Written exercise: Please quote exactly the opening lines of the data, from the first line to the one where "solids and joins" appears.

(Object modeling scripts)
--*--
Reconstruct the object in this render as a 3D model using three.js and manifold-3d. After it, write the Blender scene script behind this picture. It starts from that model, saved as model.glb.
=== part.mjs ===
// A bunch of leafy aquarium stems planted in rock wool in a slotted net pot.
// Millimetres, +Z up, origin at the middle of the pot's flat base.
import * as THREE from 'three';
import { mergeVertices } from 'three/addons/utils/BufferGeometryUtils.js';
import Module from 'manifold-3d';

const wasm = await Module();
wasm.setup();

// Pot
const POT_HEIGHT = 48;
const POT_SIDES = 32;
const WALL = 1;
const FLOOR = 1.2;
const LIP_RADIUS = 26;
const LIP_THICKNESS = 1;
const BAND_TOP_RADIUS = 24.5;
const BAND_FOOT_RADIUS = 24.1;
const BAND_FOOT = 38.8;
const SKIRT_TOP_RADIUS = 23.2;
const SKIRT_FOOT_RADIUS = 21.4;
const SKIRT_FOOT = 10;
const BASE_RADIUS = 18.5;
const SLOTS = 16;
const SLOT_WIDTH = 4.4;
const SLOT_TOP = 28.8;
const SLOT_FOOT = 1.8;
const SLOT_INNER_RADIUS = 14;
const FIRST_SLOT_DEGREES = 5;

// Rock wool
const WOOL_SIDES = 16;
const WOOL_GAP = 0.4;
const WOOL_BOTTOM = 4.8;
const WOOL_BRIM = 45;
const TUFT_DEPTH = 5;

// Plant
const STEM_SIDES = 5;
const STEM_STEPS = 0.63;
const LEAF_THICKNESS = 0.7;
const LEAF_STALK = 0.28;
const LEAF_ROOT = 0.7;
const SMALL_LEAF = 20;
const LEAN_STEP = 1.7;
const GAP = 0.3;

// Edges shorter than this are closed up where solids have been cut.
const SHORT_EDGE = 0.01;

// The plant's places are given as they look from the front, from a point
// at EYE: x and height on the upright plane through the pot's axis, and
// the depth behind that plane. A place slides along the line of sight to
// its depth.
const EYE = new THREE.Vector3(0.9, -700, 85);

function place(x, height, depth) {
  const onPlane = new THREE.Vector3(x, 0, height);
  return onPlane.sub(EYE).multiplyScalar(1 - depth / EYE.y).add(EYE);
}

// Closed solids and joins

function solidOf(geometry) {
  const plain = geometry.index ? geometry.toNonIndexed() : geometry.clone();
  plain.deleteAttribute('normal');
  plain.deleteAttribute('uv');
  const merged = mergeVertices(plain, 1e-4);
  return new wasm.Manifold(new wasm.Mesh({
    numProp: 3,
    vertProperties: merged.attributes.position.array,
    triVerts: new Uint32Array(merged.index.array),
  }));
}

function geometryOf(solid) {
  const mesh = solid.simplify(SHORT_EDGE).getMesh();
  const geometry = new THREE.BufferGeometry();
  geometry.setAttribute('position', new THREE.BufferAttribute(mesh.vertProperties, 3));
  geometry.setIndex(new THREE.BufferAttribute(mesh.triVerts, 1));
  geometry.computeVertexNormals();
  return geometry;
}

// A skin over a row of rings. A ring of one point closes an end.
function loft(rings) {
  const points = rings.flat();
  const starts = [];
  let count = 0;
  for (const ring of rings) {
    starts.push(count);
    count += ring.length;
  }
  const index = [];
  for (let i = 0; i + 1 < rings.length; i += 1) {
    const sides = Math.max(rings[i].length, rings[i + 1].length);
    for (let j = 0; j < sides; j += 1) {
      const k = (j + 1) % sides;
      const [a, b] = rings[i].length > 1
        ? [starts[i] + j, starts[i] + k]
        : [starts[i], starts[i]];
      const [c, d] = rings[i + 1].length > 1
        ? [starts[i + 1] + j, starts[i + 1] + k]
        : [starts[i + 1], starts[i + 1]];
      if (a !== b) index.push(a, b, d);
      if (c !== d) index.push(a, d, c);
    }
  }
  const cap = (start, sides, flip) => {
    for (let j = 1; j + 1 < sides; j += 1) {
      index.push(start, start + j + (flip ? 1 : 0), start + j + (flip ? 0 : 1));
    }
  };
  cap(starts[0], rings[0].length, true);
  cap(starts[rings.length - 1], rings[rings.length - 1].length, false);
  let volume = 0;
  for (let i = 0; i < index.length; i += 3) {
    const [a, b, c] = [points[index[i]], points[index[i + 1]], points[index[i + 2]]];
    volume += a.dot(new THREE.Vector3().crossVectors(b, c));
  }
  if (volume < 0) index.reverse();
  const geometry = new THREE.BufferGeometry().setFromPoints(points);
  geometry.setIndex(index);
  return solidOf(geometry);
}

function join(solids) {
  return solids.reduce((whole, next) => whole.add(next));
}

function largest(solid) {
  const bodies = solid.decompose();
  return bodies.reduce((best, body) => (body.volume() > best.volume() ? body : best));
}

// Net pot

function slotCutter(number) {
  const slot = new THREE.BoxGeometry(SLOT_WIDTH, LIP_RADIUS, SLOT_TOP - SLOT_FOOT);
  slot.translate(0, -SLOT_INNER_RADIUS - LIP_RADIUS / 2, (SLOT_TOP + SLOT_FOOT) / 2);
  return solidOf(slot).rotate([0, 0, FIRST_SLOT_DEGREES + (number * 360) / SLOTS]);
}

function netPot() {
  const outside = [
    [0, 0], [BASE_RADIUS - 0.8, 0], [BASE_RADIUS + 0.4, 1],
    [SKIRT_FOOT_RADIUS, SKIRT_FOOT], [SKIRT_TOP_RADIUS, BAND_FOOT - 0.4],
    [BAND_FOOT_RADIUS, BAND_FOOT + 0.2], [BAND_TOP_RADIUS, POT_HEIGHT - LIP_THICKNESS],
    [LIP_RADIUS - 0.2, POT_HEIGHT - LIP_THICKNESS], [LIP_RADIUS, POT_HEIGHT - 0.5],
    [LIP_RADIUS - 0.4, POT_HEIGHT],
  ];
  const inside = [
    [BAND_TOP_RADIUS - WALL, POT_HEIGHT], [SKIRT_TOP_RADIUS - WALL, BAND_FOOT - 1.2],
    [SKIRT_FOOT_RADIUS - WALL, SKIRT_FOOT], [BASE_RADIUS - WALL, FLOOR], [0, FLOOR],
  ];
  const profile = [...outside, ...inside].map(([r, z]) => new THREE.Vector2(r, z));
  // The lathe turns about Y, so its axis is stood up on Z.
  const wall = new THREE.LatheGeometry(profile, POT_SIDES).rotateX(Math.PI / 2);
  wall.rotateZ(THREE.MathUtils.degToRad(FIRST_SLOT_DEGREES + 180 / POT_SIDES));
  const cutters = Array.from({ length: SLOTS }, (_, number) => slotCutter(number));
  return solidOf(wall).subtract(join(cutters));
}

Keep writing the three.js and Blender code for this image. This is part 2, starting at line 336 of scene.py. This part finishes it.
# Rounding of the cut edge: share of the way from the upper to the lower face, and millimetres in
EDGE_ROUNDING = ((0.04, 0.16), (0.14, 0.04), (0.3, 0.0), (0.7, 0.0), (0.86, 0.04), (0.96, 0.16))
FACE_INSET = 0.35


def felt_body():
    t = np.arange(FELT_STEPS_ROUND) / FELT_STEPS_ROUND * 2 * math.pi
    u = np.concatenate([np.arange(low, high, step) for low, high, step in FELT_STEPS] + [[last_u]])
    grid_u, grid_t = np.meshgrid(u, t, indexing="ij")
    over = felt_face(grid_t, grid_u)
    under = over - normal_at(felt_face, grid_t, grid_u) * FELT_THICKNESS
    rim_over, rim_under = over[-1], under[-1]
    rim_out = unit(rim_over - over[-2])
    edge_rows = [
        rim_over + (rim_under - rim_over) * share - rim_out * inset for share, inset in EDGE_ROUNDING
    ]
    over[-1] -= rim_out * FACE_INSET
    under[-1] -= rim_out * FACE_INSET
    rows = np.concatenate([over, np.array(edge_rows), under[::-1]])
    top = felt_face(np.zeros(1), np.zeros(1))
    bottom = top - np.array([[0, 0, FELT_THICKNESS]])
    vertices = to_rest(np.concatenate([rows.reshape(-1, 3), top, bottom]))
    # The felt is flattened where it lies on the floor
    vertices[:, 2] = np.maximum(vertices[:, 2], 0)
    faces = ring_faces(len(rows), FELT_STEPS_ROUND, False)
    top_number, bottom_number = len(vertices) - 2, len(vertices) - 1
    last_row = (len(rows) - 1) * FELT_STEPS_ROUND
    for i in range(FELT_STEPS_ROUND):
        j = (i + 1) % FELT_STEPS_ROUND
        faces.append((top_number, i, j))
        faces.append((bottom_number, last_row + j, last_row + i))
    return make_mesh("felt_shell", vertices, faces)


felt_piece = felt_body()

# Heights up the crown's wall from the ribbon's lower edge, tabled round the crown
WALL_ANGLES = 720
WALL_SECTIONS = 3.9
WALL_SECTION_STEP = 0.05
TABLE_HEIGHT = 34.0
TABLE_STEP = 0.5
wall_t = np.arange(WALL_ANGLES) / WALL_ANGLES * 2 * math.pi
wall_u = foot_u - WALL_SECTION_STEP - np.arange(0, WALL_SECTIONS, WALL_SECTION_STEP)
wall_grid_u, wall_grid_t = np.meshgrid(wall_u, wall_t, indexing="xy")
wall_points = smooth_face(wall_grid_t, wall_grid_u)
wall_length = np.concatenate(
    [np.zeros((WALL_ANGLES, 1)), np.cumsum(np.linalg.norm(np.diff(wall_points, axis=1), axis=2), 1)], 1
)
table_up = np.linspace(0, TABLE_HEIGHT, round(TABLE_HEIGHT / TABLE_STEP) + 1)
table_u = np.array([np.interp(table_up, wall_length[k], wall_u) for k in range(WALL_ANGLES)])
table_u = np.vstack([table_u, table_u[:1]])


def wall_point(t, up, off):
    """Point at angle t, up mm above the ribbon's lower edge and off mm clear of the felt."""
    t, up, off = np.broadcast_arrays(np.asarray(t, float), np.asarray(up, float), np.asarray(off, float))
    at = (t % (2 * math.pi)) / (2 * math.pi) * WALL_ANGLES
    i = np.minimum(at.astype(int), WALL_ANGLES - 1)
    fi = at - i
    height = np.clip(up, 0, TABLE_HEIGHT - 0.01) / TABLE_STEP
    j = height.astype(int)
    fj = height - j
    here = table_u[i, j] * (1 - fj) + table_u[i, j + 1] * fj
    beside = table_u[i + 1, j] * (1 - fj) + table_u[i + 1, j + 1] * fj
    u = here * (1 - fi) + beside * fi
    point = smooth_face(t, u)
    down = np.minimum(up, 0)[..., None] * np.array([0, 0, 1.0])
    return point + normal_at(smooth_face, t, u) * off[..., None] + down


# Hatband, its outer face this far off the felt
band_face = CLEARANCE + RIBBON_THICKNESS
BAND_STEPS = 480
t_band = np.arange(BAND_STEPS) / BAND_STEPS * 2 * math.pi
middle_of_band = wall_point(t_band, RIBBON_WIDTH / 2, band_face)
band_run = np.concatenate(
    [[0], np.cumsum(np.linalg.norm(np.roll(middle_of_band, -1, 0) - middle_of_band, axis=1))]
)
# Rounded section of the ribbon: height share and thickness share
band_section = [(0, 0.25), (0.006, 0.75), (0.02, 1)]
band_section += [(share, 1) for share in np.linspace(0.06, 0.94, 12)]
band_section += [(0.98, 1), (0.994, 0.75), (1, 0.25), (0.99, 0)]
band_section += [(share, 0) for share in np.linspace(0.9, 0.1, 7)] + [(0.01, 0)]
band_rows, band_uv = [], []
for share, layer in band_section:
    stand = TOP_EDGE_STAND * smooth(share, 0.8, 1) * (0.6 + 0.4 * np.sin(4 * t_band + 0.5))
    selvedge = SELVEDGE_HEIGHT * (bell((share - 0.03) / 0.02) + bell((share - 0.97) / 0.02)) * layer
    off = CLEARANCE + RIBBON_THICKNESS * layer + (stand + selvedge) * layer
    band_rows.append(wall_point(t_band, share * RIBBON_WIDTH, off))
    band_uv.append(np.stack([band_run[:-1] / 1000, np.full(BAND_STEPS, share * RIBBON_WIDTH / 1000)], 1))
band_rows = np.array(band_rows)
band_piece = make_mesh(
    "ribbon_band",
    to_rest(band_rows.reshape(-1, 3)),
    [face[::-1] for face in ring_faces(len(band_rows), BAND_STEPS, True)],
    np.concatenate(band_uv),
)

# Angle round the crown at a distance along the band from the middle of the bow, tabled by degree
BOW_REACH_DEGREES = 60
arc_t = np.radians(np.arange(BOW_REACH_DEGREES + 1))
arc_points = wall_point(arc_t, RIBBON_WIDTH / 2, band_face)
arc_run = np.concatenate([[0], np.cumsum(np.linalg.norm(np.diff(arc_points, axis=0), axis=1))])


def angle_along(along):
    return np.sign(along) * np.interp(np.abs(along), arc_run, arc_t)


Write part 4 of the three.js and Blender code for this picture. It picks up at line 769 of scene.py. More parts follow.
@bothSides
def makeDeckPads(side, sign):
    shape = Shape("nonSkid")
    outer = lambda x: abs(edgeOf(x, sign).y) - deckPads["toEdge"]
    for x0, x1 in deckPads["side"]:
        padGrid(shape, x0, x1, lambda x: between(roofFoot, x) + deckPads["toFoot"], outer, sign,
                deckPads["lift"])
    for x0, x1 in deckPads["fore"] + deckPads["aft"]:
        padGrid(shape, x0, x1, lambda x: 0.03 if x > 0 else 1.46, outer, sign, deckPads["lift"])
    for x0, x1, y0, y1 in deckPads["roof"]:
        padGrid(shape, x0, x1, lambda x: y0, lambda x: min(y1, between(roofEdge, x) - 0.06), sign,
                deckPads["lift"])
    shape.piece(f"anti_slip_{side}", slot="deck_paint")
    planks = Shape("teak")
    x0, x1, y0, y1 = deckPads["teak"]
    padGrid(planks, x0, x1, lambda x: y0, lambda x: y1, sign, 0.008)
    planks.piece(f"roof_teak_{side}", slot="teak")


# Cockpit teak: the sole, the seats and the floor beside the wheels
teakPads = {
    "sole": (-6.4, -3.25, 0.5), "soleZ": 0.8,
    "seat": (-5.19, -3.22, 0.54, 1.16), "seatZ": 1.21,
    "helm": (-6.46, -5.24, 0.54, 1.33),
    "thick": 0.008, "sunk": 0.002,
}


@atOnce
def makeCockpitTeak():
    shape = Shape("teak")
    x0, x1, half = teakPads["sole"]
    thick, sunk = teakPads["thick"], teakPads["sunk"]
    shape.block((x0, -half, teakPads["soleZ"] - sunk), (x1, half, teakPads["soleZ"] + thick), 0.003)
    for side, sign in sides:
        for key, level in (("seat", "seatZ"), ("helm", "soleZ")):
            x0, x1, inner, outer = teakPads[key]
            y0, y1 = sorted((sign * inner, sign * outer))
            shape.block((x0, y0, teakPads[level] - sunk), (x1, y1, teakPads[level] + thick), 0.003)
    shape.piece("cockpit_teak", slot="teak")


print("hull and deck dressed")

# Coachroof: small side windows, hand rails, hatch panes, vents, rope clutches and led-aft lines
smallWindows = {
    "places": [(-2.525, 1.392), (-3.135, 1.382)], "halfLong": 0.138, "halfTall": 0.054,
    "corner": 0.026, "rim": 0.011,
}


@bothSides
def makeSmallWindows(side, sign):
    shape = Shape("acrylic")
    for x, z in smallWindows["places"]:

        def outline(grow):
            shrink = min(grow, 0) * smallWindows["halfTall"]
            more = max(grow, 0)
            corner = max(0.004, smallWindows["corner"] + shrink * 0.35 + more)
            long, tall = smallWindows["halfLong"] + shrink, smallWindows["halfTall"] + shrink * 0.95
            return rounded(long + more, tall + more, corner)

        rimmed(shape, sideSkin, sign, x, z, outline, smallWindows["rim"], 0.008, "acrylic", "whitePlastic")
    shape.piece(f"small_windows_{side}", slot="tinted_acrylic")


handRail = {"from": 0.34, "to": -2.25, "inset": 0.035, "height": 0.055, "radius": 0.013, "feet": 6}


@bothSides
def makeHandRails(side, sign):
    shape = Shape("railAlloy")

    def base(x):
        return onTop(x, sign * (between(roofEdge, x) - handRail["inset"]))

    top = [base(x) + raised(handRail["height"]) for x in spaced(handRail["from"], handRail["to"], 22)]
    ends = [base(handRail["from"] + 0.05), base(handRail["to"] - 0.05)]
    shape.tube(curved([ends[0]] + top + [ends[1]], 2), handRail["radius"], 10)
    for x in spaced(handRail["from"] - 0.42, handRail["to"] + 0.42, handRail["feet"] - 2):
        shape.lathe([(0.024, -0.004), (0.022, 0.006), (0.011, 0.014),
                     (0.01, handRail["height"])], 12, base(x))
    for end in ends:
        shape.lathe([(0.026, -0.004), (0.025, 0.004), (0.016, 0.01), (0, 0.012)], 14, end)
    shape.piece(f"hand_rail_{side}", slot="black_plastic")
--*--
Full solution:
Reconstruct the object in this render as a 3D model using three.js and manifold-3d. After it, write the Blender scene script behind this picture. It starts from that model, saved as model.glb.
=== part.mjs ===
// A bunch of leafy aquarium stems planted in rock wool in a slotted net pot.
// Millimetres, +Z up, origin at the middle of the pot's flat base.
import * as THREE from 'three';
import { mergeVertices } from 'three/addons/utils/BufferGeometryUtils.js';
import Module from 'manifold-3d';

const wasm = await Module();
wasm.setup();

// Pot
const POT_HEIGHT = 48;
const POT_SIDES = 32;
const WALL = 1;
const FLOOR = 1.2;
const LIP_RADIUS = 26;
const LIP_THICKNESS = 1;
const BAND_TOP_RADIUS = 24.5;
const BAND_FOOT_RADIUS = 24.1;
const BAND_FOOT = 38.8;
const SKIRT_TOP_RADIUS = 23.2;
const SKIRT_FOOT_RADIUS = 21.4;
const SKIRT_FOOT = 10;
const BASE_RADIUS = 18.5;
const SLOTS = 16;
const SLOT_WIDTH = 4.4;
const SLOT_TOP = 28.8;
const SLOT_FOOT = 1.8;
const SLOT_INNER_RADIUS = 14;
const FIRST_SLOT_DEGREES = 5;

// Rock wool
const WOOL_SIDES = 16;
const WOOL_GAP = 0.4;
const WOOL_BOTTOM = 4.8;
const WOOL_BRIM = 45;
const TUFT_DEPTH = 5;

// Plant
const STEM_SIDES = 5;
const STEM_STEPS = 0.63;
const LEAF_THICKNESS = 0.7;
const LEAF_STALK = 0.28;
const LEAF_ROOT = 0.7;
const SMALL_LEAF = 20;
const LEAN_STEP = 1.7;
const GAP = 0.3;

// Edges shorter than this are closed up where solids have been cut.
const SHORT_EDGE = 0.01;

// The plant's places are given as they look from the front, from a point
// at EYE: x and height on the upright plane through the pot's axis, and
// the depth behind that plane. A place slides along the line of sight to
// its depth.
const EYE = new THREE.Vector3(0.9, -700, 85);

function place(x, height, depth) {
  const onPlane = new THREE.Vector3(x, 0, height);
  return onPlane.sub(EYE).multiplyScalar(1 - depth / EYE.y).add(EYE);
}

// Closed solids and joins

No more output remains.